Using the data below, repeat all of it precisely.
>> Start DATASET SECTION
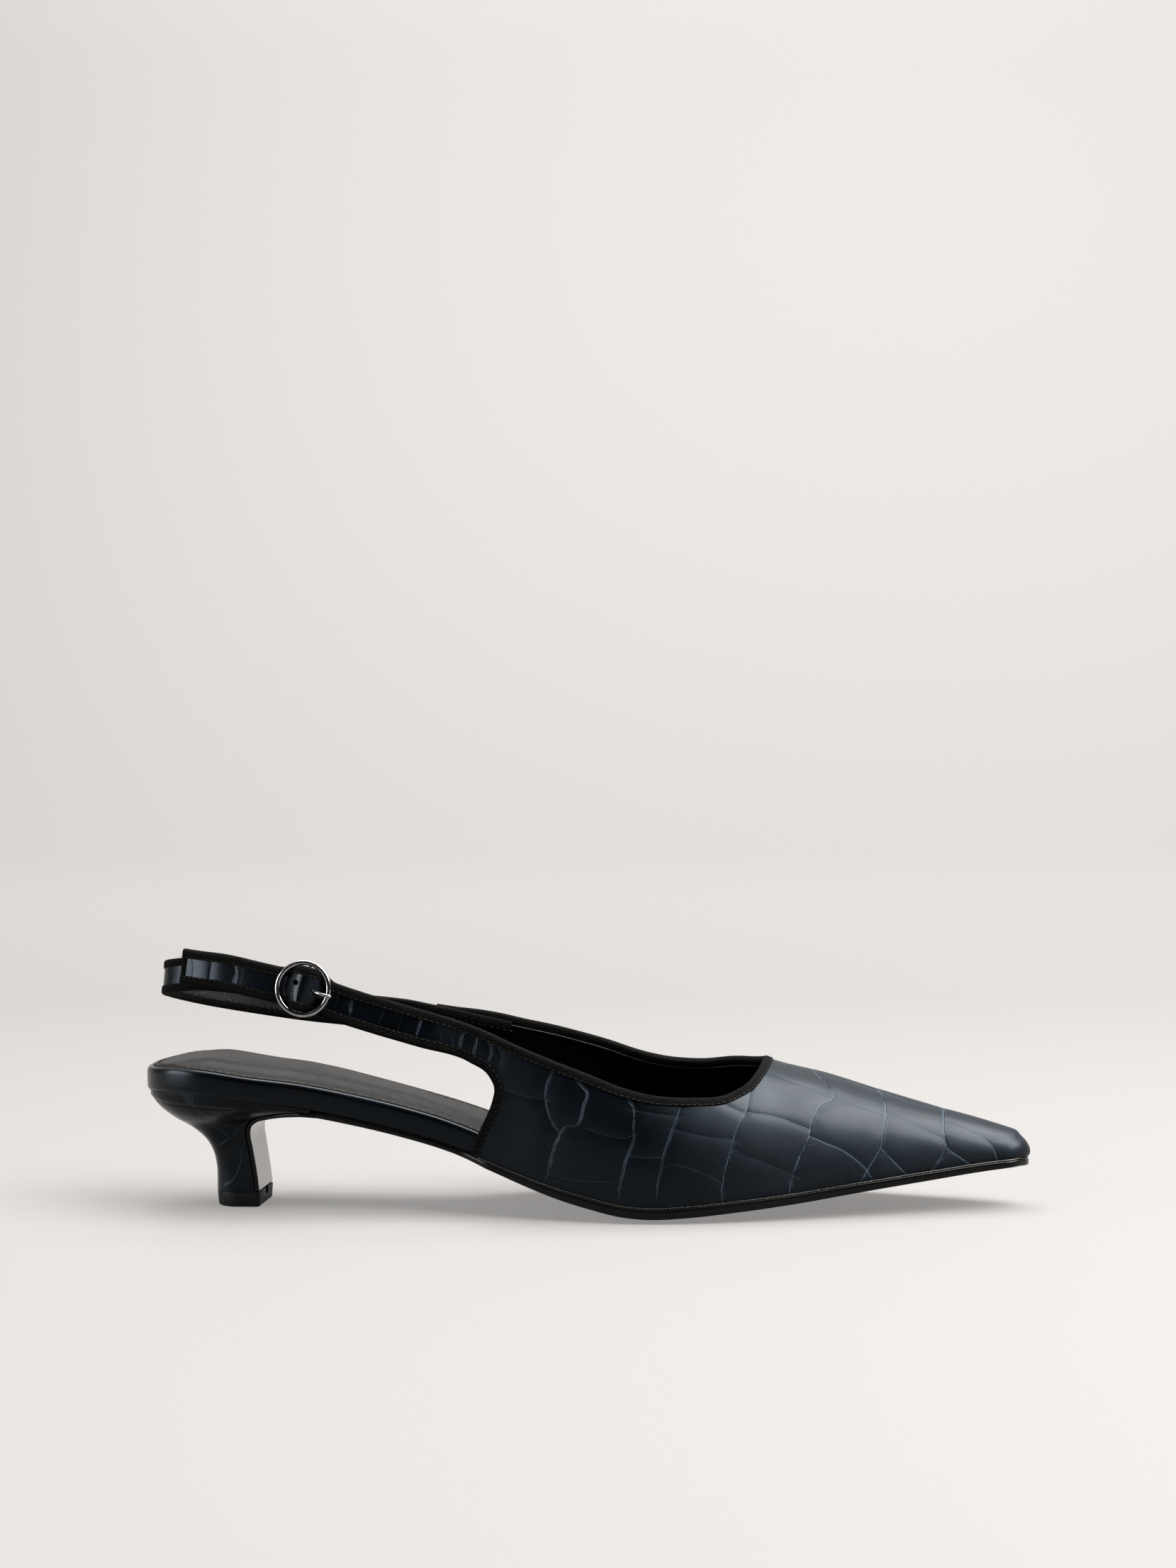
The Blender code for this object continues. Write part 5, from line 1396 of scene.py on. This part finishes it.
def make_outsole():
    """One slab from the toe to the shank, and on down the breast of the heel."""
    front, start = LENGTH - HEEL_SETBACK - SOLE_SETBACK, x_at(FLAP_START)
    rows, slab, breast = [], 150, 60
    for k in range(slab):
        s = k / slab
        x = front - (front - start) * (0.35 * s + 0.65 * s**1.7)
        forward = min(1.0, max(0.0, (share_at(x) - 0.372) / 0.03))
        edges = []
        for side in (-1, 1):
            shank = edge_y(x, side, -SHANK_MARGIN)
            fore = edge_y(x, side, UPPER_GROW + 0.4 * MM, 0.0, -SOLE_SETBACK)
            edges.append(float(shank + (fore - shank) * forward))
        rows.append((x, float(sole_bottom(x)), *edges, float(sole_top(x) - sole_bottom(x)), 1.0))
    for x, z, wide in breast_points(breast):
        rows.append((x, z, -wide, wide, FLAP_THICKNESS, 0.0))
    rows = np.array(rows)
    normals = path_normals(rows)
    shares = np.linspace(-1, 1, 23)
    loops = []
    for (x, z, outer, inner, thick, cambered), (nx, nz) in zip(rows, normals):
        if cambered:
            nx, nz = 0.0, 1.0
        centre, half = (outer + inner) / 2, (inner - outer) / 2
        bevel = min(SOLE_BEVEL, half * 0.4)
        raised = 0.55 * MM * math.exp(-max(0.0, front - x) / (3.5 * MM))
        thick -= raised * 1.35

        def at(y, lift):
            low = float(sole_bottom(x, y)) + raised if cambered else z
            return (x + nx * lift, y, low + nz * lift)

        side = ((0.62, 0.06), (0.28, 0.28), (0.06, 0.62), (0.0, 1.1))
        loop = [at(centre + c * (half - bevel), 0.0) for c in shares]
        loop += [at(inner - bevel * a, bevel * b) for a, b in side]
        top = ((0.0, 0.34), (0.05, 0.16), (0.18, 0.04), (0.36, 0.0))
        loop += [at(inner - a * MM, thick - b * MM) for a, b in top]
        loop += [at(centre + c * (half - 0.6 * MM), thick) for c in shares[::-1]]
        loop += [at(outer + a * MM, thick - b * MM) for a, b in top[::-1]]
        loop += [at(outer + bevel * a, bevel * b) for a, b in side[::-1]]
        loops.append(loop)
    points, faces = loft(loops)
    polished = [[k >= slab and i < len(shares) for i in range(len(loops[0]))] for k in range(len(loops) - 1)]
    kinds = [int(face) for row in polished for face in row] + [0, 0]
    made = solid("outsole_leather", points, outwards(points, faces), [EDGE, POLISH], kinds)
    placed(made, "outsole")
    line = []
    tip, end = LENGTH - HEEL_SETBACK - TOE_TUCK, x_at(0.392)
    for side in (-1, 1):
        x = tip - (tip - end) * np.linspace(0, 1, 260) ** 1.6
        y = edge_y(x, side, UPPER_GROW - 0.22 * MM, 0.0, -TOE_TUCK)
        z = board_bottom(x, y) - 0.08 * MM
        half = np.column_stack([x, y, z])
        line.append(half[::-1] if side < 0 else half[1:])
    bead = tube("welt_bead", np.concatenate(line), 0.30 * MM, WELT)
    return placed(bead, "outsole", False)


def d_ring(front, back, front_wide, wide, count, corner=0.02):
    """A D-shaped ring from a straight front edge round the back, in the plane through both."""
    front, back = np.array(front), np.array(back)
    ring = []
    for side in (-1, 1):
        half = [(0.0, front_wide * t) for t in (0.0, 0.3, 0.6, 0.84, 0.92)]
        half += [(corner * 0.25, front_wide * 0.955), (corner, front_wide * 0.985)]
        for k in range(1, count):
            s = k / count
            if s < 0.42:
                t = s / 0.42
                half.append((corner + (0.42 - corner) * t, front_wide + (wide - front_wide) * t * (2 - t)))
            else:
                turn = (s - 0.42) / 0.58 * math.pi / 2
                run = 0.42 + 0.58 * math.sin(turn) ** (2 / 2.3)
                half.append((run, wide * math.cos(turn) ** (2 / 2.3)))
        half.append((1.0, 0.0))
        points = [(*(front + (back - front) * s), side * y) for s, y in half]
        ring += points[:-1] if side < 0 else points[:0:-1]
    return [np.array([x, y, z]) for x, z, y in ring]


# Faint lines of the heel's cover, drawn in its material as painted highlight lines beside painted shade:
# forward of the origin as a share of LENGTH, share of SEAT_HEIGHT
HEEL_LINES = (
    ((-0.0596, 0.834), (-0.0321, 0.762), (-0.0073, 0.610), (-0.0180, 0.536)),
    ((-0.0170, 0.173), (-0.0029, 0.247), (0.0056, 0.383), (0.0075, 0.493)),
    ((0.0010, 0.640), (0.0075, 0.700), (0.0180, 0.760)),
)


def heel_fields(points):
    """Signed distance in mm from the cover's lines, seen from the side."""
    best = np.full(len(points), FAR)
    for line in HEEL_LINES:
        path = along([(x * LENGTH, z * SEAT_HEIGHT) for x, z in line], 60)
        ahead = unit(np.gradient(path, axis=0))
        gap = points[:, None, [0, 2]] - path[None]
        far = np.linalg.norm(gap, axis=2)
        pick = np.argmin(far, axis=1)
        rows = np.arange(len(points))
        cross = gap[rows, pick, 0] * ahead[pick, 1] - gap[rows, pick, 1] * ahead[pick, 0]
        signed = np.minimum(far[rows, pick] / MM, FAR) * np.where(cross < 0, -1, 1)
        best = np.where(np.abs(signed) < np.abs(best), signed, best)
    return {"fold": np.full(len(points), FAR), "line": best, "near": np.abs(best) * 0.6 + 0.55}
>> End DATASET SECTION
RESULT BELOW -
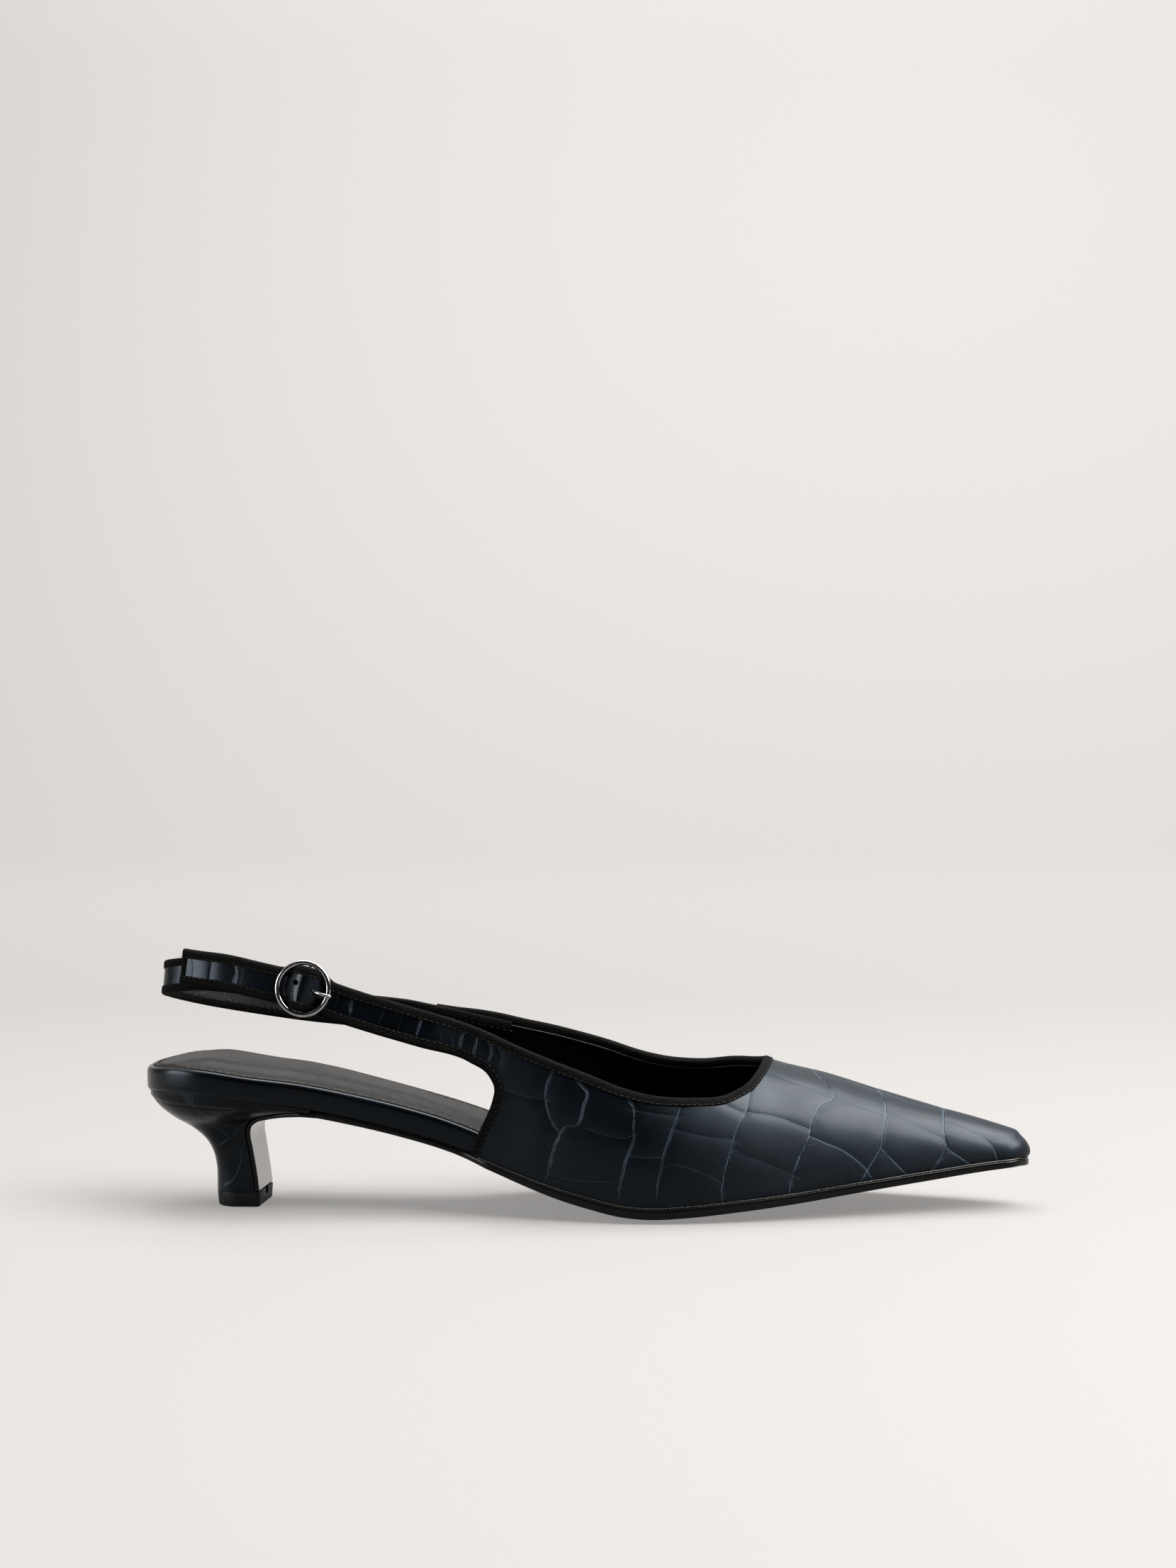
The Blender code for this object continues. Write part 5, from line 1396 of scene.py on. This part finishes it.
def make_outsole():
    """One slab from the toe to the shank, and on down the breast of the heel."""
    front, start = LENGTH - HEEL_SETBACK - SOLE_SETBACK, x_at(FLAP_START)
    rows, slab, breast = [], 150, 60
    for k in range(slab):
        s = k / slab
        x = front - (front - start) * (0.35 * s + 0.65 * s**1.7)
        forward = min(1.0, max(0.0, (share_at(x) - 0.372) / 0.03))
        edges = []
        for side in (-1, 1):
            shank = edge_y(x, side, -SHANK_MARGIN)
            fore = edge_y(x, side, UPPER_GROW + 0.4 * MM, 0.0, -SOLE_SETBACK)
            edges.append(float(shank + (fore - shank) * forward))
        rows.append((x, float(sole_bottom(x)), *edges, float(sole_top(x) - sole_bottom(x)), 1.0))
    for x, z, wide in breast_points(breast):
        rows.append((x, z, -wide, wide, FLAP_THICKNESS, 0.0))
    rows = np.array(rows)
    normals = path_normals(rows)
    shares = np.linspace(-1, 1, 23)
    loops = []
    for (x, z, outer, inner, thick, cambered), (nx, nz) in zip(rows, normals):
        if cambered:
            nx, nz = 0.0, 1.0
        centre, half = (outer + inner) / 2, (inner - outer) / 2
        bevel = min(SOLE_BEVEL, half * 0.4)
        raised = 0.55 * MM * math.exp(-max(0.0, front - x) / (3.5 * MM))
        thick -= raised * 1.35

        def at(y, lift):
            low = float(sole_bottom(x, y)) + raised if cambered else z
            return (x + nx * lift, y, low + nz * lift)

        side = ((0.62, 0.06), (0.28, 0.28), (0.06, 0.62), (0.0, 1.1))
        loop = [at(centre + c * (half - bevel), 0.0) for c in shares]
        loop += [at(inner - bevel * a, bevel * b) for a, b in side]
        top = ((0.0, 0.34), (0.05, 0.16), (0.18, 0.04), (0.36, 0.0))
        loop += [at(inner - a * MM, thick - b * MM) for a, b in top]
        loop += [at(centre + c * (half - 0.6 * MM), thick) for c in shares[::-1]]
        loop += [at(outer + a * MM, thick - b * MM) for a, b in top[::-1]]
        loop += [at(outer + bevel * a, bevel * b) for a, b in side[::-1]]
        loops.append(loop)
    points, faces = loft(loops)
    polished = [[k >= slab and i < len(shares) for i in range(len(loops[0]))] for k in range(len(loops) - 1)]
    kinds = [int(face) for row in polished for face in row] + [0, 0]
    made = solid("outsole_leather", points, outwards(points, faces), [EDGE, POLISH], kinds)
    placed(made, "outsole")
    line = []
    tip, end = LENGTH - HEEL_SETBACK - TOE_TUCK, x_at(0.392)
    for side in (-1, 1):
        x = tip - (tip - end) * np.linspace(0, 1, 260) ** 1.6
        y = edge_y(x, side, UPPER_GROW - 0.22 * MM, 0.0, -TOE_TUCK)
        z = board_bottom(x, y) - 0.08 * MM
        half = np.column_stack([x, y, z])
        line.append(half[::-1] if side < 0 else half[1:])
    bead = tube("welt_bead", np.concatenate(line), 0.30 * MM, WELT)
    return placed(bead, "outsole", False)


def d_ring(front, back, front_wide, wide, count, corner=0.02):
    """A D-shaped ring from a straight front edge round the back, in the plane through both."""
    front, back = np.array(front), np.array(back)
    ring = []
    for side in (-1, 1):
        half = [(0.0, front_wide * t) for t in (0.0, 0.3, 0.6, 0.84, 0.92)]
        half += [(corner * 0.25, front_wide * 0.955), (corner, front_wide * 0.985)]
        for k in range(1, count):
            s = k / count
            if s < 0.42:
                t = s / 0.42
                half.append((corner + (0.42 - corner) * t, front_wide + (wide - front_wide) * t * (2 - t)))
            else:
                turn = (s - 0.42) / 0.58 * math.pi / 2
                run = 0.42 + 0.58 * math.sin(turn) ** (2 / 2.3)
                half.append((run, wide * math.cos(turn) ** (2 / 2.3)))
        half.append((1.0, 0.0))
        points = [(*(front + (back - front) * s), side * y) for s, y in half]
        ring += points[:-1] if side < 0 else points[:0:-1]
    return [np.array([x, y, z]) for x, z, y in ring]


# Faint lines of the heel's cover, drawn in its material as painted highlight lines beside painted shade:
# forward of the origin as a share of LENGTH, share of SEAT_HEIGHT
HEEL_LINES = (
    ((-0.0596, 0.834), (-0.0321, 0.762), (-0.0073, 0.610), (-0.0180, 0.536)),
    ((-0.0170, 0.173), (-0.0029, 0.247), (0.0056, 0.383), (0.0075, 0.493)),
    ((0.0010, 0.640), (0.0075, 0.700), (0.0180, 0.760)),
)


def heel_fields(points):
    """Signed distance in mm from the cover's lines, seen from the side."""
    best = np.full(len(points), FAR)
    for line in HEEL_LINES:
        path = along([(x * LENGTH, z * SEAT_HEIGHT) for x, z in line], 60)
        ahead = unit(np.gradient(path, axis=0))
        gap = points[:, None, [0, 2]] - path[None]
        far = np.linalg.norm(gap, axis=2)
        pick = np.argmin(far, axis=1)
        rows = np.arange(len(points))
        cross = gap[rows, pick, 0] * ahead[pick, 1] - gap[rows, pick, 1] * ahead[pick, 0]
        signed = np.minimum(far[rows, pick] / MM, FAR) * np.where(cross < 0, -1, 1)
        best = np.where(np.abs(signed) < np.abs(best), signed, best)
    return {"fold": np.full(len(points), FAR), "line": best, "near": np.abs(best) * 0.6 + 0.55}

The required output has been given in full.